Final ⁢ Output ⁢ Token = f 4 ( f 3 ( f 2 ( f 1 ( Input ⁢ Sentence ) ) ) ) Equation ⁢ 1

Here, an input sentence is an example of an input batch, and a final output token is output as a result of executing functions. In some embodiments, one input batch may include one or more input sentences. For example, the one or more processors 101_1, 101_2, and 101_3 may execute functions for the one or more input sentences to output one or more output tokens. In this case, the one or more output tokens may correspond to the one or more input sentences.

Each of the cores 115 may execute requested instructions or functions. In this case, data or parameters for the cores 115 to compute may be received from the memory 102. A loading time used for receiving the data from the memory 102 may be determined by the size of the data and a memory bandwidth. The memory bandwidth may be shared among the cores 115, which may cause a bandwidth interference. For example, when one of the cores 115 receives data from the memory 102 and another of the cores 115 also accesses the memory 102, a greater amount of time may be used to receive the data. As the available memory bandwidth increases, the loading time used to receive the data or parameters required to execute a function may decrease and the speed at which functions are executed may thus increase. Further, a computation ability (or operation ability) of each of the cores 115 may be predetermined. The processor 101_1 may divide functions to be executed into respective cores of the cores 115 to execute them. As the number of cores for executing the functions increases, the speed at which the functions are executed may increase.

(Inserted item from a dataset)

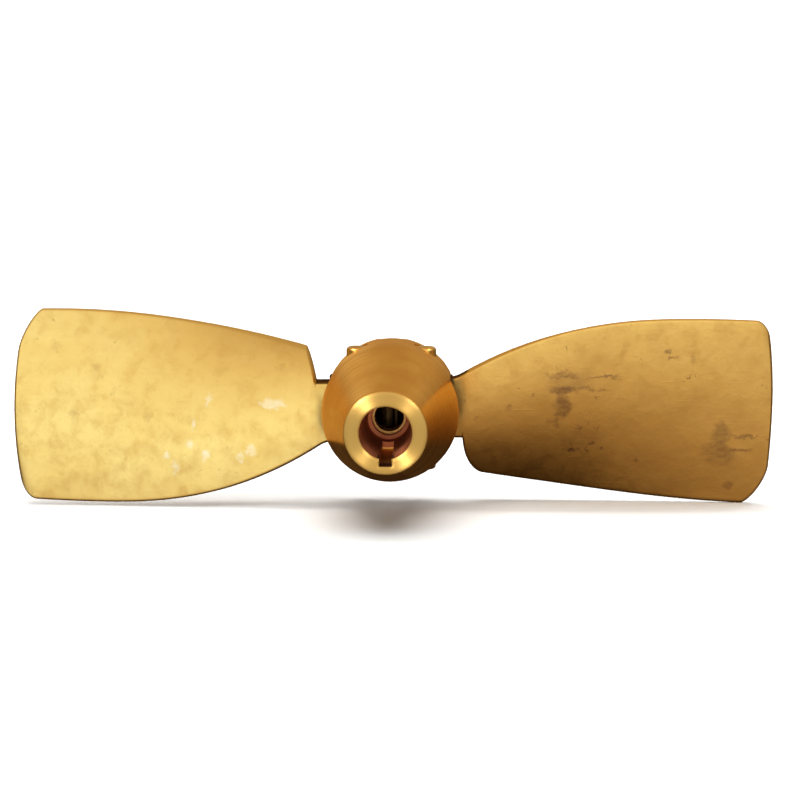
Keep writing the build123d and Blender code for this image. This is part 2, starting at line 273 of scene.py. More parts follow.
def edge_depth(radius, low, high, z, blade):
    """Distance in from the nearest edge of the blade, in millimetres."""
    lean = (float(trailing_z(radius + LEAN_STEP, blade)) - low) / LEAN_STEP
    inside = (z - low) / hypot(1.0, min(abs(lean), LEAN_MAX))
    return np.minimum(np.maximum(inside, z + blade["neck_half"]), high - z)


def blade_ring(radius, blade):
    """Front and back points of one ring across the blade, in millimetres."""
    low = float(trailing_z(radius, blade))
    high = float(leading_z(radius, blade))
    z = chord_points(low, high)
    depth = edge_depth(radius, low, high, z, blade)
    to_tip = TIP_R - radius
    along = (radius - THICK_BODY_X) / (TIP_R - THICK_BODY_X)
    edge = EDGE_BODY + (EDGE_TIP - EDGE_BODY) * max(along, 0.0)
    neck = NECK_HALF * (1 - between(radius, NECK_REACH))
    slope = pitch_slope(radius)
    half = (edge / 2 + neck) * sqrt(1 + slope * slope)
    toward_trailing, toward_leading = blade["tip_bend"]
    bend = np.where(z < 0, toward_trailing, toward_leading) * between(radius, (BEND_X, TIP_R))
    x = radius - bend * (radius - np.sqrt(radius * radius - z * z))
    fade = smooth_step(depth / EDGE_FADE) * smooth_step(to_tip / EDGE_FADE)
    fore_wave = np.array([waviness(a, b, blade["seed"]) for a, b in zip(x, z)]) * fade
    aft_wave = np.array([waviness(a, b, blade["seed"] + BACK_SEED_STEP) for a, b in zip(x, z)]) * fade
    rim = quarter_round(depth, EDGE_ROUND + NECK_ROUNDING * neck) * quarter_round(to_tip, EDGE_ROUND)
    front = front_face(radius, high, z, slope, half, blade) - fore_wave
    back = PIN_Y - z * slope + half - HOLLOW * fade + aft_wave
    centre = (front + back) / 2
    front = centre + (front - centre) * rim
    back = centre + (back - centre) * rim
    return np.stack([x, front, z], axis=1), np.stack([x, back, z], axis=1)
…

In some embodiments, the electronic device 100 may allocate functions to be executed for each of the input batches to the cores 115 or to the processors 101_1, 101_2, and 101_3 to execute them, thereby increasing the execution speed of the functions and increasing the throughput of the processor 101_1. For example, the electronic device 100 may allocate the functions to the cores 115 by determining whether the functions are fused functions, each fused function including a compute-bound function and a memory-bound function. The electronic device 100 may also allocate the functions to the cores 115 based on a core allocation ratio determined based on a runtime of the compute-bound function and a runtime of the memory-bound function. By classifying the functions into the compute-bound function and the memory-bound function and executing them together on the cores 115, the electronic device 100 may increase the resource utilization of the processor 101_1 and the memory 102 and decrease the latency. The compute-bound function and the memory-bound function are described in detail below with reference to FIG. 2. Further, how the electronic device 100 allocates functions to be executed to cores and executes them is described in detail below with reference to FIGS. 3 through 10, and how the electronic device 100 allocates functions to be executed to processors and executes them is described in detail below with reference to FIGS. 11 through 15.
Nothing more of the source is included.